For any SaaS subscription contract, total revenue is an amount that’s recorded in the accounting books as “deferred” at first, and then one month’s worth of revenue is recognized each month the customer has access to their subscription. Since your team booked a sale, but the customer hasn’t yet accessed the software, all $24,000 in revenue is recorded as “deferred.” It’s not until the accounting books are closed for the first month the customer has access to your product when one month’s worth of revenue (~$1,000) gets moved from the deferred revenue account to the revenue account. This means the revenue for that month has been earned, or “recognized.” 

Because these “deferred versus earned” revenue nuances are standardized accounting practices, there's not much room for interpretation of how this works by your investors, regardless of what type of SaaS company you lead. Anyone can look at your earned revenue, and as long as you're following GAAP, they can feel comfortable with how the numbers are being presented.


Bookings, billings, and revenue are exceptionally important metrics to help you measure and manage the overall health of your business. With these and a deluge of other metrics, you’ll want to be clear about which ones you’re tracking and why, as these are the things investors will pay very close attention to.

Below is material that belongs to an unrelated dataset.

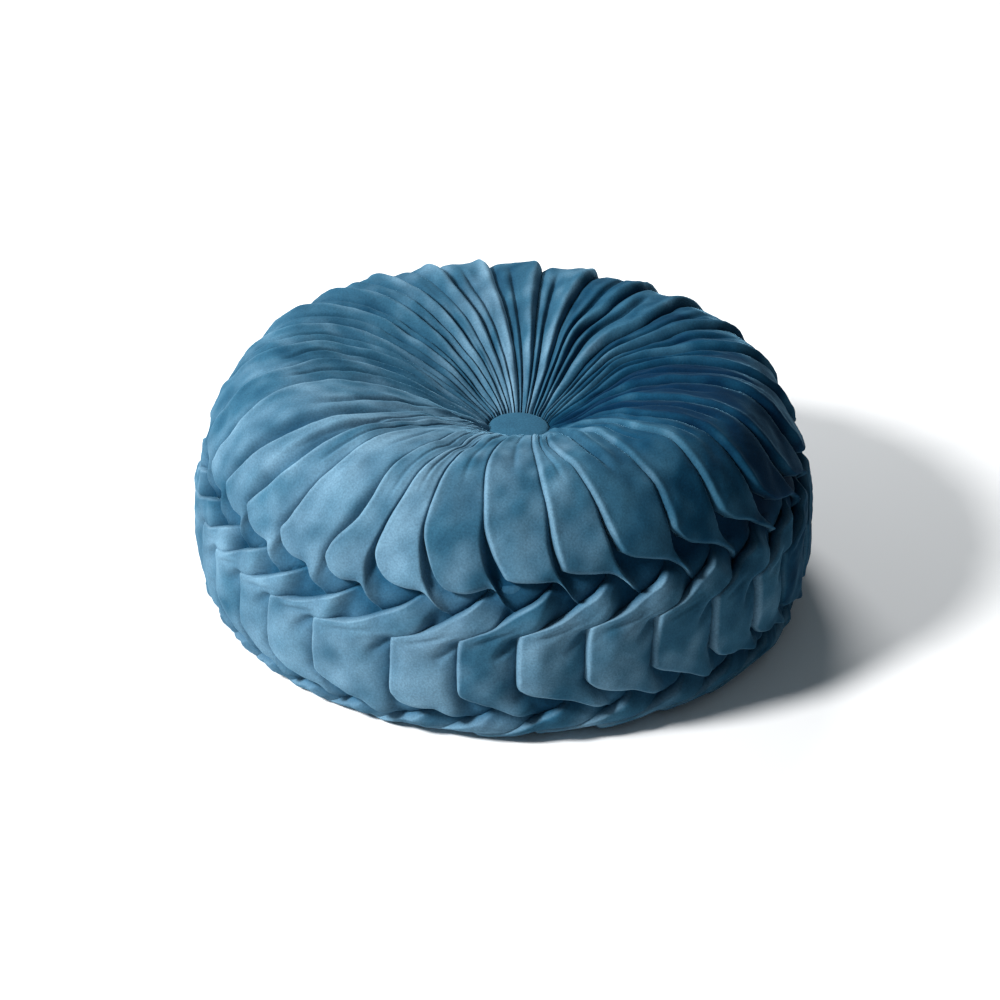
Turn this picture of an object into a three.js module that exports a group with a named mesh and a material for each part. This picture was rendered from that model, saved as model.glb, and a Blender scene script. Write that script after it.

There are so many metrics you can look at that it might cause you to go into metrics overload. So, my advice is to listen to what your peers, investors, board, and experts like Ray Rike are saying about why certain metrics matter to them, and then begin to build your processes and capabilities to measure the right ones carefully. Also critically important is to ensure that everyone on your team understands the reasons behind measuring each metric correctly, and that you're all operating on a shared understanding of the data and assumptions.